560x700 pixel is not much information to print at the size 8 x11 inch
and the data must be upsampled. Normally the printer driver does this.
This is convenient, but you cannot control the result.
There are differnt methods to upsample or interpolate. They differ in
speed and quality. Pixel replication is a verry fast method, but the
results are poor. Normally bicubic interpolation is a good trade off
between speed and quality. But there are better methods availably.
Some are implemented as photoshop plugins, others are standalone.
The tool I use for printing is Qimage. It can be use free for 30 days.
so you can find out whether you like the results.
http://www.ddisoftware.com/qimage/
But of cause there are other products in that market.

Winfried


Fundamentally, this isn't worth the trouble. There simply isn't enough
information to make it worth while.
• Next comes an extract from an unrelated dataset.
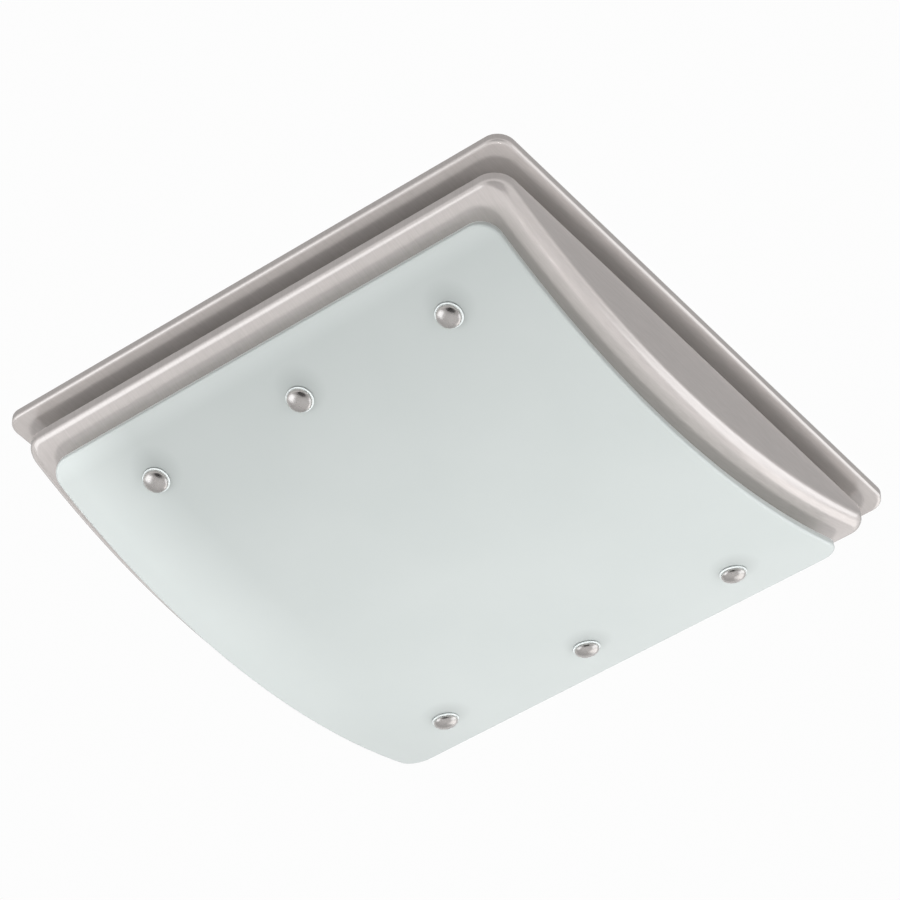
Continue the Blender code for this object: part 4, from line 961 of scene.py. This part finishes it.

The results will always be fuzzy,
and if you somehow did (by resamply and sharpening) make it look
better, it would be full of spurious artifacts.

Paul


Paul,

you are right, in this case there might not be enough information for
a good print. But why do you say "fundamentally"? To my experience the
interpolation method makes a difference. I did a test and printed an
image with the size 10 x 15 cm at 300dpi (about 6.2 MB as tiff). I
printed the image with Photoshop Elements and Qimage at the size
10x15cm. Of cause the was no realy difference.
Then I did a second test with the same file and printed at 100dpi and
a size of 30 x45 cm. In this case there was a visual difference. The
Qimage print looked smoother and more sharp. But nevertheless, a
100dpi image will not give a good print.